Geo-restriction Bypass: QUIC’s built-in TLS 1.3 encrypts application data and almost all transport-layer headers, making it difficult for firewalls to snoop on or regulate web networking. This, along with MASQUE/CONNECT-UDP, lets a QUIC-aware proxy obfuscate censored data and blend it with normal HTTP/3 traffic. It’s one of the most VPN-esque features you can equip your proxy with and extremely useful in censorship-heavy regimes, such as China and Iran.

Implementation Challenges

  • Double Congestion Control: This is primarily due to the tunneled mode, in which data packets are encrypted twice (QUIC over QUIC). This adds encapsulation overhead and reduces the effective MTU for applications. On top of that, both layers running separate congestion control mechanisms ultimately increase resource consumption.
  • Connection Tracking: Unlike TCP, tracking and managing a QUIC flow is inherently more complex because you can’t rely on the fixed 4-tuples anymore. This becomes more significant during NAT rebinding and connection migration, where a QUIC-aware proxy must effectively perform CID mapping, even if that means significantly higher compute.
  • Compatibility: The only practical way for a good implementation is to support both modes simultaneously. This is because a connection always starts with a long-header handshake, which requires tunneled mode, even if a proxy operates in forwarded mode thereafter.
  • UDP Throttling and Bans: Since it’s difficult to inspect and regulate QUIC packets, blocking UDP port 443 is a common practice among enterprise/government firewalls and legacy networking stacks. Here, the only option left is to fall back to TCP-based HTTPS, which undoes the purpose of a QUIC-based connection in the first place.

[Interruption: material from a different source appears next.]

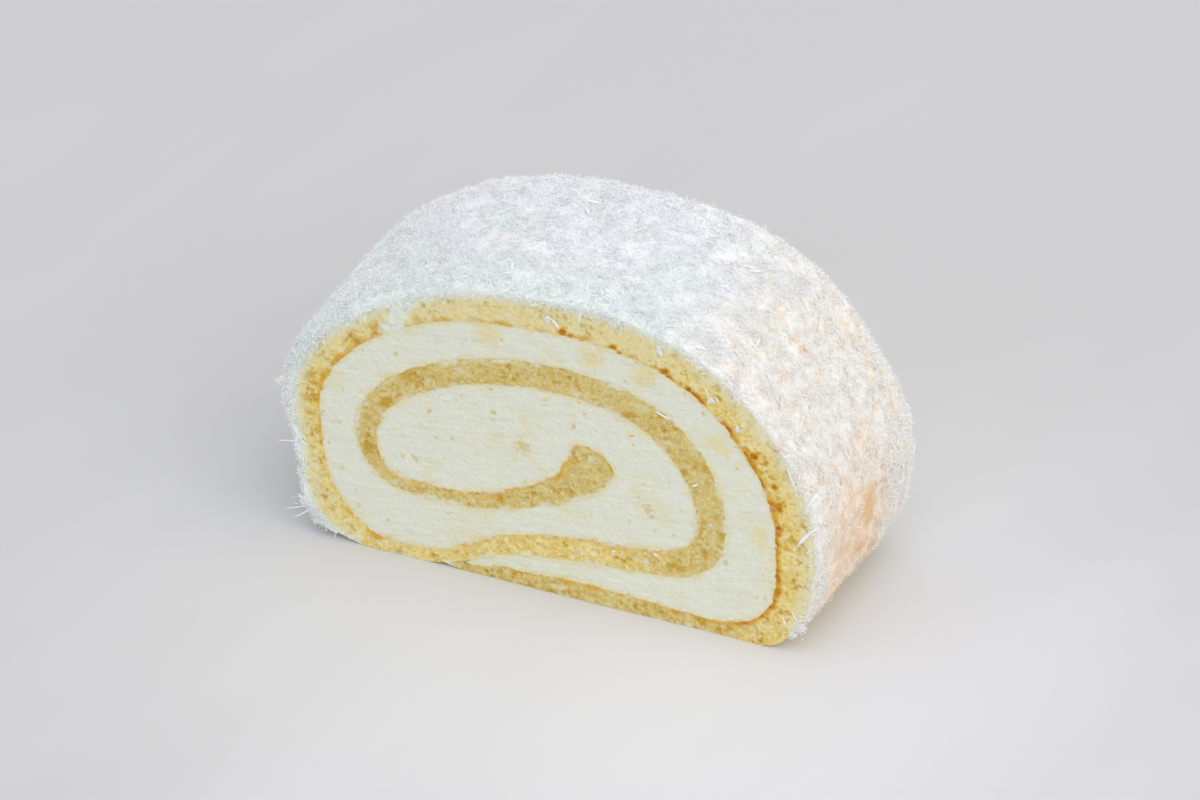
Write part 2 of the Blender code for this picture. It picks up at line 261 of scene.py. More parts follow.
def station_at(path, along):
    """The station at a distance along the sponge, between the two nearest ones."""
    low, high = 0, len(path) - 1
    while high - low > 1:
        middle = (low + high) // 2
        if path[middle].along <= along:
            low = middle
        else:
            high = middle
    a, b = path[low], path[high]
    t = min(1.0, max(0.0, (along - a.along) / (b.along - a.along)))
    return Station(
        along,
        a.place.lerp(b.place, t),
        a.heading.lerp(b.heading, t).normalized(),
        a.cream_side + (b.cream_side - a.cream_side) * t,
        a.skin_side + (b.skin_side - a.skin_side) * t,
    )


def even_stations(path, start, end, step):
    count = max(2, round((end - start) / step))
    return [station_at(path, start + (end - start) * i / count) for i in range(count + 1)]


def left_of(heading):
    return Vector((-heading.y, heading.x))


def cream_edge(station, clearance=0.0):
    return station.place + left_of(station.heading) * (station.cream_side + clearance)


def skin_edge(station, clearance=0.0):
    place = station.place - left_of(station.heading) * (station.skin_side + clearance)
    return Vector((place.x, max(0.0, place.y)))


END_WIDTH = 1.04  # of the cap of the sponge's inner end, as a share of half the sponge's thickness there
END_REACH = 0.62


def inner_end_cap(station, clearance=0.0):
    """Points round the end of the sponge at the heart, from the cream side to the skin side."""
    side = left_of(station.heading)
    half = (station.cream_side + station.skin_side) / 2 + clearance
    middle = station.place + side * (station.cream_side - station.skin_side) / 2
    for degrees in range(80, -81, -5):
        angle = math.radians(degrees)
        across = side * half * math.sin(angle) * END_WIDTH
        out = station.heading * END_REACH * half * math.cos(angle)
        yield middle + across + out


def wedge_roof_over(path, x):
    """The distance along the path where the second turn is above a place on the tucked end."""
    low, high = WEDGE_ROOF
    return min((s for s in path if low < s.along < high), key=lambda s: abs(skin_edge(s).x - x)).along


def tucked_end(path, step, clearance):
    """The top of the tucked end, from its feather edge under the second turn to where the cream begins."""
    start = wedge_roof_over(path, TUCK_EDGE)
    end = wedge_roof_over(path, cream_edge(path[0]).x)
    return [skin_edge(s, clearance) for s in even_stations(path, start, end, step)]


def sponge_outline(path, step):
    stations = even_stations(path, 0, path[-1].along, step)
    cream = [cream_edge(s) for s in stations]
    skin = [skin_edge(s) for s in reversed(stations)]
    return tucked_end(path, step, 0.08 * MM) + cream + list(inner_end_cap(stations[-1])) + skin


def cream_outline(path, step, lap):
    """The channel between the turns, lapping a little way into the sponge all round."""
    tip_floor = cream_edge(station_at(path, WEDGE_TIP))
    tip_roof = skin_edge(station_at(path, wedge_roof_over(path, tip_floor.x)))
    out = even_stations(path, WEDGE_START, path[-1].along, step)
    back = even_stations(path, wedge_roof_over(path, cream_edge(out[0]).x), path[-1].along, step)
    outward = [cream_edge(s, -lap) for s in out]
    homeward = [skin_edge(s, -lap) for s in reversed(back)]
    return [tip_floor.lerp(tip_roof, 0.5)] + outward + list(inner_end_cap(out[-1], -lap)) + homeward


def coat_thickness(along):
    """Between the two places of the COAT table on either side."""
    for a, b in zip(COAT, COAT[1:]):
        if along <= b.along * MM:
            t = max(0.0, (along / MM - a.along) / (b.along - a.along))
            return (a.thick + (b.thick - a.thick) * smooth(t)) * MM
    return COAT[-1].thick * MM


def wander(place, size, channel):
    """Smooth noise from -1 to 1, with features of the given size."""
    return noise.noise(place / size + Vector((17.3 * channel, 5.1, -9.7)))


def sag(place):
    """How far a point of a true extrusion moves in the hand-made roll. The base stays flat on the board."""
    free = smooth(min(1.0, max(0.0, place.z / SAG_FREE_HEIGHT)))
    cut = CUT_WAVE * wander(place, SAG_SIZE, 3)
    across = SAG * wander(place, SAG_SIZE, 1) * free
    up = SAG * wander(place, SAG_SIZE, 2) * free
    return Vector((across, cut, up))


def drift(flat, size, channel, back=False):
    """The same noise over the points of a cut face, as an array."""
    depth = 7.0 * size if back else 0.0
    return np.array([wander(Vector((x, depth, z)), size, channel) for x, z in flat])


# Cut faces

def tidy_outline(outline, spacing):
    """The outline anticlockwise, with points at even spacing."""
    ring = np.array([tuple(p) for p in outline])
    loop = np.vstack([ring, ring[:1]])
    lengths = np.hypot(*np.diff(loop, axis=0).T)
    reached = np.concatenate([[0.0], np.cumsum(lengths)])
    wanted = np.linspace(0, reached[-1], round(reached[-1] / spacing), endpoint=False)
    even = np.column_stack([np.interp(wanted, reached, loop[:, k]) for k in (0, 1)])
    area = np.sum(even[:, 0] * np.roll(even[:, 1], -1) - np.roll(even[:, 0], -1) * even[:, 1])
    return even if area > 0 else even[::-1]


def inside(points, ring):
    """Which points lie inside the ring, by counting the edges to one side of each."""
    within = np.zeros(len(points), bool)
    for a, b in zip(ring, np.roll(ring, -1, axis=0)):
        spans = (a[1] > points[:, 1]) != (b[1] > points[:, 1])
        reach = a[0] + (points[:, 1] - a[1]) * (b[0] - a[0]) / ((b[1] - a[1]) or 1e-12)
        within ^= spans & (points[:, 0] < reach)
    return within


def tree_of(points):
    tree = kdtree.KDTree(len(points))
    for index, point in enumerate(points):
        tree.insert((point[0], point[1], 0), index)
    tree.balance()
    return tree


def fill_points(ring, spacing, draw):
    """Loosely hexagonal points inside the ring, none of them close to it."""
    low, high = ring.min(0), ring.max(0)
    row_height = spacing * math.sqrt(3) / 2
    rows = np.arange(low[1], high[1], row_height)
    columns = np.arange(low[0], high[0], spacing)
    grid = np.array([(x + (r % 2) * spacing / 2, z) for r, z in enumerate(rows) for x in columns])
    grid += draw.uniform(-0.22, 0.22, grid.shape) * spacing
    grid = grid[inside(grid, ring)]
    edge = tree_of(ring)
    return np.array([p for p in grid if edge.find((p[0], p[1], 0))[2] > 0.62 * spacing])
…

Navigating the Barriers to QUIC Proxy Adoption

For a TCP-based proxy infrastructure, adopting a QUIC-aware approach carries complexity and financial risks. Though most of these can be mitigated with specific optimization and carefully planned rollout, the following section still presents some friction points that one should address in advance.

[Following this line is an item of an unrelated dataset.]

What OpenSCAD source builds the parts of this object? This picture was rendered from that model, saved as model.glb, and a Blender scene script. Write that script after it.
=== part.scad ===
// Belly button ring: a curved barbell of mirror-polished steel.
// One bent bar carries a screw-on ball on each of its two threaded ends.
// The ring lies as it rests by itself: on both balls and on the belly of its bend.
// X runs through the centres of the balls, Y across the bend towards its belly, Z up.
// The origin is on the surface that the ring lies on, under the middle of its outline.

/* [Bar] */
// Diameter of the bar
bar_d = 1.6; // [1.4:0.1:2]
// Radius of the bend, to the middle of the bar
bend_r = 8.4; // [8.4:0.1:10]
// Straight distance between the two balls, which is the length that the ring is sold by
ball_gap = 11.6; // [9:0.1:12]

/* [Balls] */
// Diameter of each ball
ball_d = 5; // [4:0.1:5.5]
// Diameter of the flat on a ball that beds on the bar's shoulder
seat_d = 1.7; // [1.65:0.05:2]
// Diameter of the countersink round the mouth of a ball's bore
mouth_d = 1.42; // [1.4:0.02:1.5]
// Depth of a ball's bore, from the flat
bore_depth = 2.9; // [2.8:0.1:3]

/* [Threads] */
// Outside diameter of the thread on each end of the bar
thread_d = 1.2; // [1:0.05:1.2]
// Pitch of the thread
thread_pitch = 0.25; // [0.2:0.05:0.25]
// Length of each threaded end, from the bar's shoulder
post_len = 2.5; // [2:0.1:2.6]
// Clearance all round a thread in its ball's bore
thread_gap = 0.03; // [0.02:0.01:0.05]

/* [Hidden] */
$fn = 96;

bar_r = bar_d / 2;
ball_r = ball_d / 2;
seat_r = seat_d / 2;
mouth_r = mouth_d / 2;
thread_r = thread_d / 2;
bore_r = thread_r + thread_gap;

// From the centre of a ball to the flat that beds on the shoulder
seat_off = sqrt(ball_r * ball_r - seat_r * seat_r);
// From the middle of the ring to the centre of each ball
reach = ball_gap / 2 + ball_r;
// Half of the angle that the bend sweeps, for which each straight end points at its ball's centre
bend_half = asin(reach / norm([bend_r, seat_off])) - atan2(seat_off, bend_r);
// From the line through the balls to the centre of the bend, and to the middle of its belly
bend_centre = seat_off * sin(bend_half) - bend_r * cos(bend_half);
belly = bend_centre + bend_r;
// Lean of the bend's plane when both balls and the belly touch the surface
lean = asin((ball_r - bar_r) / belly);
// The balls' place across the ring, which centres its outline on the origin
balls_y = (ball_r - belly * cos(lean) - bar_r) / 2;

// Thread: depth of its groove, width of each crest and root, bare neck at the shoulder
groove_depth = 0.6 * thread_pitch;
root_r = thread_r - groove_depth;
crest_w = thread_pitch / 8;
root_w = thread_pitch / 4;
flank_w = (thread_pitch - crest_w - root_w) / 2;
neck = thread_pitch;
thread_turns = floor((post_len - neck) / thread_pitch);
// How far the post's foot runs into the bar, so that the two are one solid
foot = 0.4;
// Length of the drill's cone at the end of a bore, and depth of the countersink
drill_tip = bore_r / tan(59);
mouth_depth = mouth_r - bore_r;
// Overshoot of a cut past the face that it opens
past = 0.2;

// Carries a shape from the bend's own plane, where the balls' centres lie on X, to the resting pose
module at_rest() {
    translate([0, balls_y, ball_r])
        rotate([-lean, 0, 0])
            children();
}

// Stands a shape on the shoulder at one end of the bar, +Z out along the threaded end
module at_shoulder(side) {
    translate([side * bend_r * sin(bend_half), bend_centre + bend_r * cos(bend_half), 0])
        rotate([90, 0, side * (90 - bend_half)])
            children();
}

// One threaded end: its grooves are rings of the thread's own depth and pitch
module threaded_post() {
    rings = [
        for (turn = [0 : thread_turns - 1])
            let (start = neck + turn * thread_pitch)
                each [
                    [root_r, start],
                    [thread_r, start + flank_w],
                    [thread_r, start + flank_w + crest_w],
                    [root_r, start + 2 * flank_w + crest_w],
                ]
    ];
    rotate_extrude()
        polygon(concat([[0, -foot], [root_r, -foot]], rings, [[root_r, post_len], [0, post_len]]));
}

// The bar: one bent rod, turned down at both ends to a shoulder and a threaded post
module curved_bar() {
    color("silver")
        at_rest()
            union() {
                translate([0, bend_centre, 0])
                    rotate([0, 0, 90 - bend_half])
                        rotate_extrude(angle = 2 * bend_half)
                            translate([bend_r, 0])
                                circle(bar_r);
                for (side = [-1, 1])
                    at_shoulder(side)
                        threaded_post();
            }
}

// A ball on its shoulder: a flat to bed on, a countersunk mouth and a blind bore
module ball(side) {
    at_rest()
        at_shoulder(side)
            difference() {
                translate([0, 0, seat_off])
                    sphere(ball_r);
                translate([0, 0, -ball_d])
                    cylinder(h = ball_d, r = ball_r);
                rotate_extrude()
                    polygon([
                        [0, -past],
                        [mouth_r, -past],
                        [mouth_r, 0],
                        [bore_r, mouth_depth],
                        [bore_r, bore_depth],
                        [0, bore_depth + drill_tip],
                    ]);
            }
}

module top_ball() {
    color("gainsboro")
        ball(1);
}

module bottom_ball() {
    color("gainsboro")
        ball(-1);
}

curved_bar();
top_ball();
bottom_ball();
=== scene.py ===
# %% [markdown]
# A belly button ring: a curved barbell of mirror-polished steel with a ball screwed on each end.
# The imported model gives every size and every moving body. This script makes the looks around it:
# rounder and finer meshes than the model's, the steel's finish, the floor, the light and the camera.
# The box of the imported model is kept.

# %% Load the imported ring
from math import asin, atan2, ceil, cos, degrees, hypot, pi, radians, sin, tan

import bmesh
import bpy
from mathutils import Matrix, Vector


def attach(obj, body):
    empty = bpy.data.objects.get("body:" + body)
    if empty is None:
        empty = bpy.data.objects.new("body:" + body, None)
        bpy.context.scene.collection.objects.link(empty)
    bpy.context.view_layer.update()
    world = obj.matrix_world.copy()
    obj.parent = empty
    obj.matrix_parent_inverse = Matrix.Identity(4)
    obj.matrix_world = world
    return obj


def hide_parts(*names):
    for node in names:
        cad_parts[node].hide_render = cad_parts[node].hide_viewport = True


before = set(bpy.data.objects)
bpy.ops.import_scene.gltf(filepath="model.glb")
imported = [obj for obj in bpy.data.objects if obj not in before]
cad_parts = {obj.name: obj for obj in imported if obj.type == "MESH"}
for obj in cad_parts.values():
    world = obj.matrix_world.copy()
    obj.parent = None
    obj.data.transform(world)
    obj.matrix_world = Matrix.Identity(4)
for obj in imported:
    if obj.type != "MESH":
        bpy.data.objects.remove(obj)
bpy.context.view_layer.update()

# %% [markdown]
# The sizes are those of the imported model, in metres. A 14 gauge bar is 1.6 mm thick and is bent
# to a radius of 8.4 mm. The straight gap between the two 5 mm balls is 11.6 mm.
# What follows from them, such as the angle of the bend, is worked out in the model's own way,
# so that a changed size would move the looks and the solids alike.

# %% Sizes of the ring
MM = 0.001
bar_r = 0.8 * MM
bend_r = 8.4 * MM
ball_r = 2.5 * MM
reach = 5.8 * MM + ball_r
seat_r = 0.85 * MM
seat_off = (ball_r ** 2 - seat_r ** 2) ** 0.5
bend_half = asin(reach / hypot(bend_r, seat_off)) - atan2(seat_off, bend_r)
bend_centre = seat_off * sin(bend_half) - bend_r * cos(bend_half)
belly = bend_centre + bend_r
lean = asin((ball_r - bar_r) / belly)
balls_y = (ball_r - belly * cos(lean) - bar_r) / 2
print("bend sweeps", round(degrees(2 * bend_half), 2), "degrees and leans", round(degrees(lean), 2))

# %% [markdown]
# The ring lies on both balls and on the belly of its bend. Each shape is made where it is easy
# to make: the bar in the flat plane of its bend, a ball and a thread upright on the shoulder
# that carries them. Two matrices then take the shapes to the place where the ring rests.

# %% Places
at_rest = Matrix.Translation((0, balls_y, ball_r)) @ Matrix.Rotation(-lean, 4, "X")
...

  • Support Boundaries: Though there are IETF’s standardized protocols for HTTP Datagrams, CONNECT-UDP, and CONNECT-IP, most present-day networks terminate HTTP/3 at the edge without providing a full client-to-target QUIC/MASQUE tunnel. In such cases, (legacy) TCP-based connections are re-established from the edge to the target.
  • Reliability & Fallbacks: Since QUIC semantics do not support deep packet inspection, it’s practice for enterprise firewalls to block UDP ports 443. This means you can’t ride on QUIC alone and must maintain the TCP-HTTP/2 proxy stack alongside, similar to implementations in Chrome and iCloud Private Relay.
  • Production Readiness Checklist: Here’s the bare minimum one should verify before going into production with QUIC-aware proxying:
    • Support for finalized MASQUE and HTTP/3 standards
    • Ensure endpoint support for the Capsule-Protocol header
    • Validate client and proxy library compatibility
    • Test connection migration and TCP-HTTP/2 fallback
    • Support for qlog/qvis
  • Infrastructure Costs: QUIC proxying is generally more computationally expensive than TCP proxying due to additional encryption, user-space processing, per-packet handling, and CID-based connection management. In fact, Fastly’s benchmark study found that unoptimized QUIC attained just 40% of TLS 1.3 over TCP throughput. Though the same research achieved comparable results for optimized QUIC vis-a-vis TCP. It simply means that off-the-shelf QUIC can be impractical to deploy at scale without significant tuning and kernel-level optimization.